Question

Let $A$ and $B$ be two distinct points on the parabola $y^2=4x$. If the axis of the parabola touches a circle of radius $2$ having $AB$ as its diameter, Then the slope of the line joining $A$ and $B$ can be

• A. $-\frac{1}{2}$
• B. $\frac{1}{2}$
• C. $1$
• D. $Noneofthese$

Answer 1

Answer: (C)

$1$

General point on the parabola $y^2=4x$ is $(t^2,2t)...$

parabola cuts the circle at two different points, let these points be $A$ & $B$.

Say, the coordinates of $A(t_1^2,{2t}_1)$ & $B(t_2^2,{2t}_2)$

also given n that the circle touches the axis of the parabola i.e. touches the $x-$axis, so the $y-$coordinate of the center is $+r$ when the circle is drawn above the $X-$axis & ${}^{\prime }-r^{\prime }$ when drawn below.

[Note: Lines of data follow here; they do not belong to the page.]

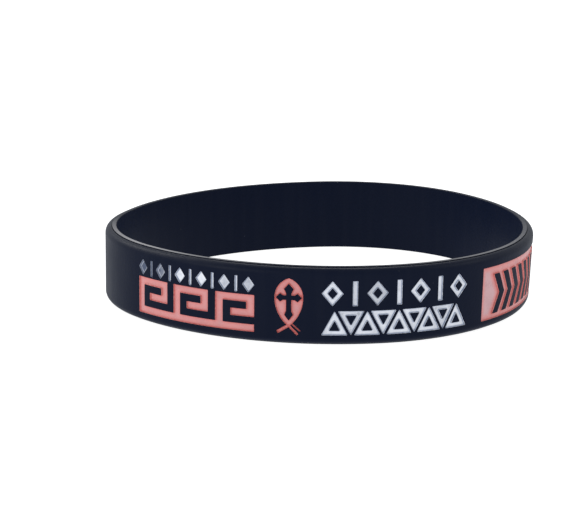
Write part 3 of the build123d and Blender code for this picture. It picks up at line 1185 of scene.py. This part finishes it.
def add_camera():
    """The camera at the photograph's angle to the band."""
    elevation = math.radians(CAMERA_ELEVATION)
    roll = math.radians(CAMERA_ROLL)
    back = Vector((0, -math.cos(elevation), math.sin(elevation)))
    level_right = Vector((1, 0, 0))
    level_up = back.cross(level_right)
    right = level_right * math.cos(roll) + level_up * math.sin(roll)
    up = level_up * math.cos(roll) - level_right * math.sin(roll)
    data = bpy.data.cameras.new("camera")
    data.lens = FOCAL_PIXELS / FRAME_WIDTH * data.sensor_width
    data.shift_x = -CENTRE_RIGHT / FRAME_WIDTH
    data.shift_y = -CENTRE_UP / FRAME_WIDTH
    camera = bpy.data.objects.new("camera", data)
    place = Vector((0, 0, BAND_HEIGHT / 2 * MM)) + back * CAMERA_DISTANCE * MM
    turn = Matrix((right, up, back)).transposed().to_4x4()
    camera.matrix_world = Matrix.Translation(place) @ turn
    bpy.context.scene.collection.objects.link(camera)
    bpy.context.scene.camera = camera


add_camera()


# Floor and light

FLOOR_HALF_WIDTH = 3.0
FLOOR_COLOUR = (0.4, 0.4, 0.4)
FLOOR_ROUGHNESS = 0.8
FLOOR_GLOW = 0.92
WORLD_COLOUR = (0.94, 0.97, 1.0)
WORLD_STRENGTH = 0.66

# Square lights round the band, in metres and watts
SOFT_LIGHT_SIZE = 0.3
SoftLight = namedtuple("SoftLight", "name place power")
SOFT_LIGHTS = [
    SoftLight("back_left", place=(-0.50, 0.35, 0.51), power=1.4),
    SoftLight("front_left", place=(-0.57, -0.50, 0.25), power=1.0),
    SoftLight("left", place=(-0.66, 0.0, 0.46), power=0.4),
    SoftLight("back", place=(0.0, 0.57, 0.57), power=1.0),
    SoftLight("right", place=(0.66, 0.0, 0.46), power=0.5),
]


def add_floor():
    """A wide pale floor, which glossy faces don't mirror."""
    half = FLOOR_HALF_WIDTH
    mesh = bpy.data.meshes.new("floor")
    corners = [(*corner, 0) for corner in box(-half, half, -half, half)]
    mesh.from_pydata(corners, [], [(0, 1, 2, 3)])
    surface = Surface("pale_floor", Base_Color=(*FLOOR_COLOUR, 1), Roughness=FLOOR_ROUGHNESS)
    surface.join(surface.shader, {"Emission Color": (1, 1, 1, 1), "Emission Strength": FLOOR_GLOW})
    mesh.materials.append(surface.material)
    floor = bpy.data.objects.new("floor", mesh)
    floor.visible_glossy = False
    bpy.context.scene.collection.objects.link(floor)


def add_light(light):
    """A flat soft light that faces the band."""
    data = bpy.data.lights.new(light.name, "AREA")
    data.size = SOFT_LIGHT_SIZE
    data.energy = light.power
    made = bpy.data.objects.new(light.name, data)
    made.location = light.place
    made.rotation_euler = (-Vector(light.place)).to_track_quat("-Z", "Y").to_euler()
    made.visible_camera = False
    bpy.context.scene.collection.objects.link(made)


def add_world():
    """Even light from all round."""
    world = bpy.data.worlds.new("world")
    world.use_nodes = True
    background = world.node_tree.nodes["Background"]
    background.inputs["Color"].default_value = (*WORLD_COLOUR, 1)
    background.inputs["Strength"].default_value = WORLD_STRENGTH
    bpy.context.scene.world = world


add_floor()
for light in SOFT_LIGHTS:
    add_light(light)
add_world()
bpy.context.scene.view_settings.view_transform = "Standard"
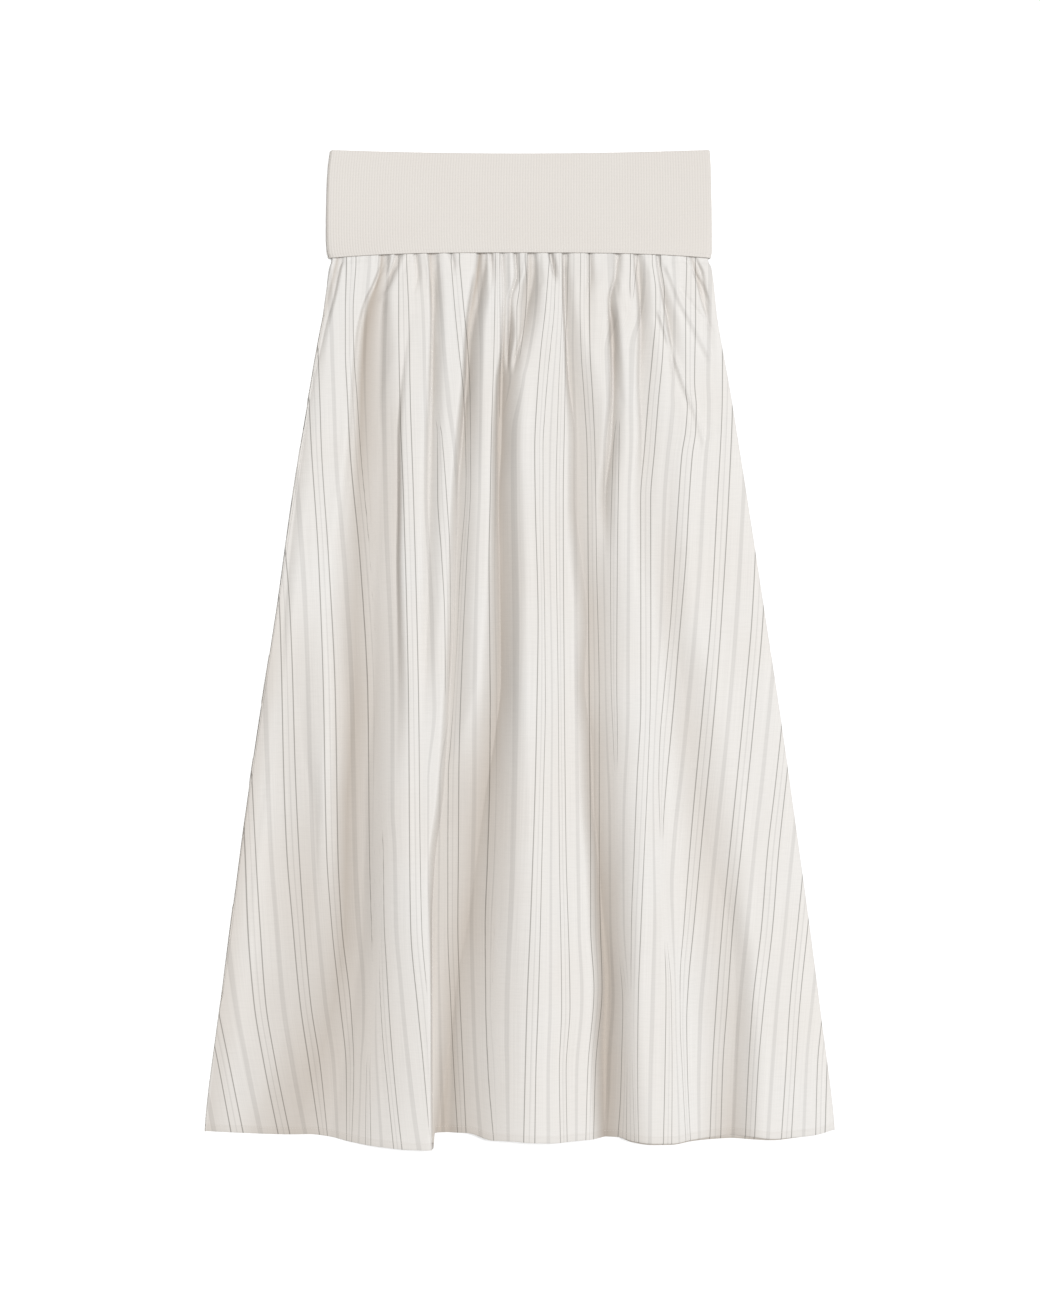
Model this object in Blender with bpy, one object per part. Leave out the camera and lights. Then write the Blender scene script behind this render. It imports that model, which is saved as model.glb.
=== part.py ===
"""Gathered midi skirt with a fold-over rib waistband, laid flat on its back panel.

The tables are in millimetres, and MM turns them into metres. X runs across the skirt, +Y towards the waist
and +Z up from the surface that the skirt lies on. "down" is the distance below the waistband's lower edge,
and "up" the distance above it.
"""
import math
from bisect import bisect_right
from collections import namedtuple

import bmesh
import bpy

MM = 0.001

# Driving sizes
BAND_EDGE_Y = 356.65    # the waistband's lower edge, at the middle of the front
BAND_HEIGHT = 93.2      # from the lower edge to the top fold, at the sides
BAND_TOP_DIP = 3.2      # the top fold hangs this much lower in the middle
BAND_EDGE_DROOP = 4.4   # the lower edge hangs this much lower at the sides
BAND_HALF_WIDTH = 172.0
SKIRT_LENGTH = 789.0    # below the waistband, to the corners of the hem
PANEL_SEAM_UP = 10.0    # the panels end this far above the band's lower edge, inside the band
BAND_SEAM_UP = 10.7     # the band's inner layer ends here, where it is sewn to the panels

CLOTH_THICKNESS = 1.1
RIB_CLOTH_THICKNESS = 1.3
GAP = 0.35              # between pieces that lie on each other or are sewn together
HEM_TURN = 7.0          # width of the turned hem
HEM_EXTRA = 0.4         # the turned hem is this much thicker

RIB_PITCH = 2.4
RIB_DEPTH = 0.25

WARM_WHITE = (0.84, 0.82, 0.78, 1.0)
BAND_CREAM = (0.78, 0.75, 0.70, 1.0)
CLOTH_ROUGHNESS = 0.9

Side = namedtuple("Side", "down left right")
Band = namedtuple("Band", "up left right thickness")
Crest = namedtuple("Crest", "down far_left left middle right far_right")
Station = namedtuple("Station", "down x depth left right soft")

# Side edges of the laid skirt
SIDES = [
    Side(-10, -168.4, 168.4),
    Side(3, -168.8, 169.6),
    Side(8, -170.7, 172.2),
    Side(56, -178.8, 177.2),
    Side(126, -190.2, 189.5),
    Side(216, -204.5, 204.0),
    Side(316, -219.6, 219.7),
    Side(416, -235.0, 234.5),
    Side(516, -250.4, 248.5),
    Side(616, -262.0, 262.2),
    Side(696, -274.0, 272.5),
    Side(771, -281.4, 281.2),
    Side(790, -283.2, 283.2),
]

# Side folds of the waistband's outer layer, and how thick the folded tube is there
BAND_SIDES = [
    Band(0, -171.2, 171.8, 7.4),
    Band(6, -173.0, 173.0, 7.2),
    Band(20, -173.8, 173.0, 6.8),
    Band(60, -173.2, 172.4, 6.2),
    Band(88, -171.2, 171.6, 6.2),
    Band(94, -169.8, 170.8, 6.2),
]

# Height of the front panel's crests above the surface, at five places across it
CREST_PLACES = (0.08, 0.3, 0.5, 0.7, 0.92)
CRESTS = [
    Crest(0, 9.5, 10.8, 11.0, 10.8, 9.5),
    Crest(40, 9.0, 12.0, 13.0, 12.5, 9.2),
    Crest(120, 8.2, 13.0, 15.5, 14.0, 8.8),
    Crest(300, 7.0, 14.0, 18.0, 15.5, 8.8),
    Crest(450, 6.5, 15.0, 20.0, 17.5, 9.0),
    Crest(600, 6.0, 17.0, 22.0, 19.0, 10.0),
    Crest(790, 5.5, 17.0, 22.0, 19.0, 11.0),
]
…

And the radius is given to be $r=2$ units

$\because$ $AB$ is the diameter then

Coordinate of center of circle $=\frac{A+B}{2}=[\frac{(t_1^2+t_2^2)}{2},\frac{(t_1+t_2)2}{2}]=(\frac{t_1^2+t_2^2}{2},t_1+t_2)$

Now the $y-$coordinate of the center $=\pm 2$

$\therefore$ $t_1+t_2=2$ or $t_1+t_2=-2$

Now slope of the line segment $AB$ is

$m=\frac{2(t_2-t_1)}{t_2^2-t_1^2}=\frac{2(t_2-t_1)}{(t_2-t_1)(t_2+t_1)}=\frac{2}{(t_2+t_1)}$

$\therefore$ $m=\frac{2}{2}$ or $\frac{2}{-2}=1$ or $-1$